__Task prompt__
Repeat exactly and only the lines from the line containing "module glass_chimney() at_lamp(chimney_z)" through the line containing "low, high = Vector((1e9,)", both included.

______________________________

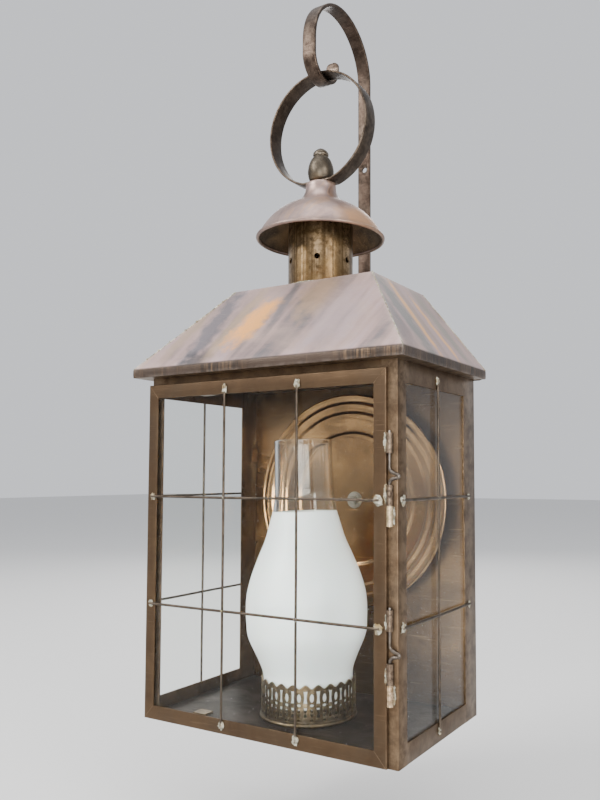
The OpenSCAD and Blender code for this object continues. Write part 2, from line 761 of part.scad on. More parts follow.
// A spun pan with a rolled bead, screwed to the floor by the nipple
module gallery_base() at_lamp(floor_top) brass() {
  bead_r = 2;
  rotate_extrude($fn = 96) {
    polygon([[nipple_r + fit, 0], [gallery_in, 0], [gallery_in, base_h - 2],
      [gallery_in - 6, base_h], [nipple_r + fit, base_h]]);
    translate([gallery_r - 0.8, bead_r]) circle(r = bead_r, $fn = 24);
  }
}

// The pierced band, its notched crown and the ledge that the chimney stands on
module lamp_gallery() at_lamp(0) brass() {
  base_z = floor_top + base_h;
  band_h = gallery_top - base_z;
  slot_w = 1.1 * PI * gallery_r / gallery_count;
  slot_reach = gallery_r + cut;
  difference() {
    translate([0, 0, base_z]) cylinder(r = gallery_r, h = band_h, $fn = 96);
    translate([0, 0, base_z - cut]) cylinder(r = gallery_in, h = band_h + 2 * cut, $fn = 96);
    for (i = [0:gallery_count / 2 - 1]) rotate([0, 0, i * 360 / gallery_count]) {
      translate([-slot_reach, -slot_w / 2, base_z + 0.1 * band_h])
        cube([2 * slot_reach, slot_w, 0.66 * band_h]);
      translate([-slot_reach, -slot_w / 2, gallery_top - 0.12 * band_h])
        cube([2 * slot_reach, slot_w, band_h]);
    }
  }
  translate([0, 0, ledge_z]) difference() {
    cylinder(r = gallery_in, h = gallery_t, $fn = 96);
    translate([0, 0, -cut]) cylinder(r = gallery_in - 6, h = gallery_t + 2 * cut, $fn = 96);
  }
}

module lamp_socket() at_lamp(socket_z) color("ivory") difference() {
  cylinder(r = socket_r, h = socket_h);
  translate([0, 0, -cut]) cylinder(r = nipple_r + fit, h = 8 + cut);
  translate([0, 0, socket_h - 21]) cylinder(r = bulb_cap_r + 0.2, h = 21 + cut);
}

module bulb_cap() at_lamp(bulb_seat_z) brass() {
  cylinder(r1 = 3, r2 = bulb_cap_r, h = 3);
  translate([0, 0, 3]) cylinder(r = bulb_cap_r, h = 18);
}

module light_bulb() at_lamp(bulb_seat_z + 21) color([1, 0.95, 0.85, 0.6])
  rotate_extrude() polygon(concat([[0, 0]], curve([[bulb_cap_r, 0], [0.55 * bulb_r, 7],
    [bulb_r, 24], [0.75 * bulb_r, 40], [0.35 * bulb_r, 50], [0.05, 54]], 5), [[0, 54]]));

// Outline of the chimney: [radius, height above its foot]
function neck_up(k) = chimney_socket_h + k * (chimney_h - chimney_socket_h);
chimney_outline = curve([[chimney_foot_r, 0], [chimney_foot_r, 0.7 * chimney_socket_h],
  [chimney_foot_r + 0.5, chimney_socket_h + 3], [0.815 * chimney_r, neck_up(0.07)],
  [0.965 * chimney_r, neck_up(0.16)], [0.995 * chimney_r, neck_up(0.223)],
  [chimney_r, neck_up(0.286)], [0.98 * chimney_r, neck_up(0.345)],
  [0.905 * chimney_r, neck_up(0.419)], [0.78 * chimney_r, neck_up(0.503)],
  [0.667 * chimney_r, neck_up(0.572)], [0.575 * chimney_r, neck_up(0.654)],
  [0.53 * chimney_r, neck_up(0.699)], [0.497 * chimney_r, neck_up(0.767)],
  [0.486 * chimney_r, neck_up(0.87)], [0.482 * chimney_r, chimney_h]], 3);

module glass_chimney() at_lamp(chimney_z) color([0.95, 0.95, 0.93, 0.8])
  rotate([0, -chimney_lean, 0]) rotate_extrude($fn = 96)
    polygon(concat(chimney_outline,
      reverse([for (p = chimney_outline) [p[0] - chimney_t, p[1]]])));

wall_crook();
ring_handle();
finial_nut();
cap_stud();
stud_nuts();
cap_spider();
vent_cap();
vent_collar();
roof_shell();
eave_plate();
front_left_post();
front_right_post();
rear_left_post();
rear_right_post();
front_header();
front_sill();
left_top_rail();
right_top_rail();
left_bottom_rail();
right_bottom_rail();
floor_pan();
back_panel();
reflector();
reflector_washers();
reflector_bolt();
reflector_nut();
cable_bushing();
left_glass();
right_glass();
left_glass_clips();
right_glass_clips();
left_guard_wires();
right_guard_wires();
post_knuckles();
spring_catches();
lamp_nipple();
lamp_lock_nut();
gallery_base();
lamp_gallery();
lamp_socket();
bulb_cap();
light_bulb();
glass_chimney();
door_frame();
door_glass();
door_glass_clips();
door_guard_wires();
upper_door_knuckles();
lower_door_knuckles();
catch_tongues();
upper_hinge_pin();
lower_hinge_pin();
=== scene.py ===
"""Wall-hung copper lantern: the visible pieces and finishes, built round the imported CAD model.

Lengths inside the builders are millimetres in the lantern's own frame (front bottom
centre of the glazed box); place() turns them into metres in the row frame.
"""
import json
import math

import bmesh
import bpy
from mathutils import Matrix, Vector, noise


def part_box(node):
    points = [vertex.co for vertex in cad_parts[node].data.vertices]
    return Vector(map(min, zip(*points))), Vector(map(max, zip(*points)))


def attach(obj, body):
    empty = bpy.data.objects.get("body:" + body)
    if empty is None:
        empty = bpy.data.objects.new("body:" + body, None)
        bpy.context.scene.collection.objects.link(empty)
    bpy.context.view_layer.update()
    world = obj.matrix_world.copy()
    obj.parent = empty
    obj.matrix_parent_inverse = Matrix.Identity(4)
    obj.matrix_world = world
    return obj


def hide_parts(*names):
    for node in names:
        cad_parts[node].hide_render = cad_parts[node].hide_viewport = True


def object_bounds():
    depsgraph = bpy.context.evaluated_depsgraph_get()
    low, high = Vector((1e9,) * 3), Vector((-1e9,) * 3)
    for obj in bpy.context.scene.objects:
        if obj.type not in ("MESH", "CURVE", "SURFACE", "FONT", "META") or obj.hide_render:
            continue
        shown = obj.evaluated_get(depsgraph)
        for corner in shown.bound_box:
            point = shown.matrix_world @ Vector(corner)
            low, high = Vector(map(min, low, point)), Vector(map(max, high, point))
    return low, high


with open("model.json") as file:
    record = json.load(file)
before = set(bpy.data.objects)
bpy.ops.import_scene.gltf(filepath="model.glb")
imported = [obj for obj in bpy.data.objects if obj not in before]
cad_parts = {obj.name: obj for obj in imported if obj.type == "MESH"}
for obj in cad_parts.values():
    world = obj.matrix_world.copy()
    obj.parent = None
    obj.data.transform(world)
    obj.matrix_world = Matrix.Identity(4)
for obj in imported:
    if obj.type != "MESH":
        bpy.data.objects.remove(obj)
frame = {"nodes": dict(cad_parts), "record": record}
CAD_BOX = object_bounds()

MM = 0.001
POST_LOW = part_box("front_left_post")[0]
ORIGIN = Vector((0.0, POST_LOW.y, POST_LOW.z))


def place(point):
    """A point of the lantern's frame, in mm, as a point of the row frame, in metres."""
    return ORIGIN + Vector(point) * MM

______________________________

__Exercise output__
module glass_chimney() at_lamp(chimney_z) color([0.95, 0.95, 0.93, 0.8])
  rotate([0, -chimney_lean, 0]) rotate_extrude($fn = 96)
    polygon(concat(chimney_outline,
      reverse([for (p = chimney_outline) [p[0] - chimney_t, p[1]]])));

wall_crook();
ring_handle();
finial_nut();
cap_stud();
stud_nuts();
cap_spider();
vent_cap();
vent_collar();
roof_shell();
eave_plate();
front_left_post();
front_right_post();
rear_left_post();
rear_right_post();
front_header();
front_sill();
left_top_rail();
right_top_rail();
left_bottom_rail();
right_bottom_rail();
floor_pan();
back_panel();
reflector();
reflector_washers();
reflector_bolt();
reflector_nut();
cable_bushing();
left_glass();
right_glass();
left_glass_clips();
right_glass_clips();
left_guard_wires();
right_guard_wires();
post_knuckles();
spring_catches();
lamp_nipple();
lamp_lock_nut();
gallery_base();
lamp_gallery();
lamp_socket();
bulb_cap();
light_bulb();
glass_chimney();
door_frame();
door_glass();
door_glass_clips();
door_guard_wires();
upper_door_knuckles();
lower_door_knuckles();
catch_tongues();
upper_hinge_pin();
lower_hinge_pin();
=== scene.py ===
"""Wall-hung copper lantern: the visible pieces and finishes, built round the imported CAD model.

Lengths inside the builders are millimetres in the lantern's own frame (front bottom
centre of the glazed box); place() turns them into metres in the row frame.
"""
import json
import math

import bmesh
import bpy
from mathutils import Matrix, Vector, noise


def part_box(node):
    points = [vertex.co for vertex in cad_parts[node].data.vertices]
    return Vector(map(min, zip(*points))), Vector(map(max, zip(*points)))


def attach(obj, body):
    empty = bpy.data.objects.get("body:" + body)
    if empty is None:
        empty = bpy.data.objects.new("body:" + body, None)
        bpy.context.scene.collection.objects.link(empty)
    bpy.context.view_layer.update()
    world = obj.matrix_world.copy()
    obj.parent = empty
    obj.matrix_parent_inverse = Matrix.Identity(4)
    obj.matrix_world = world
    return obj


def hide_parts(*names):
    for node in names:
        cad_parts[node].hide_render = cad_parts[node].hide_viewport = True


def object_bounds():
    depsgraph = bpy.context.evaluated_depsgraph_get()
    low, high = Vector((1e9,) * 3), Vector((-1e9,) * 3)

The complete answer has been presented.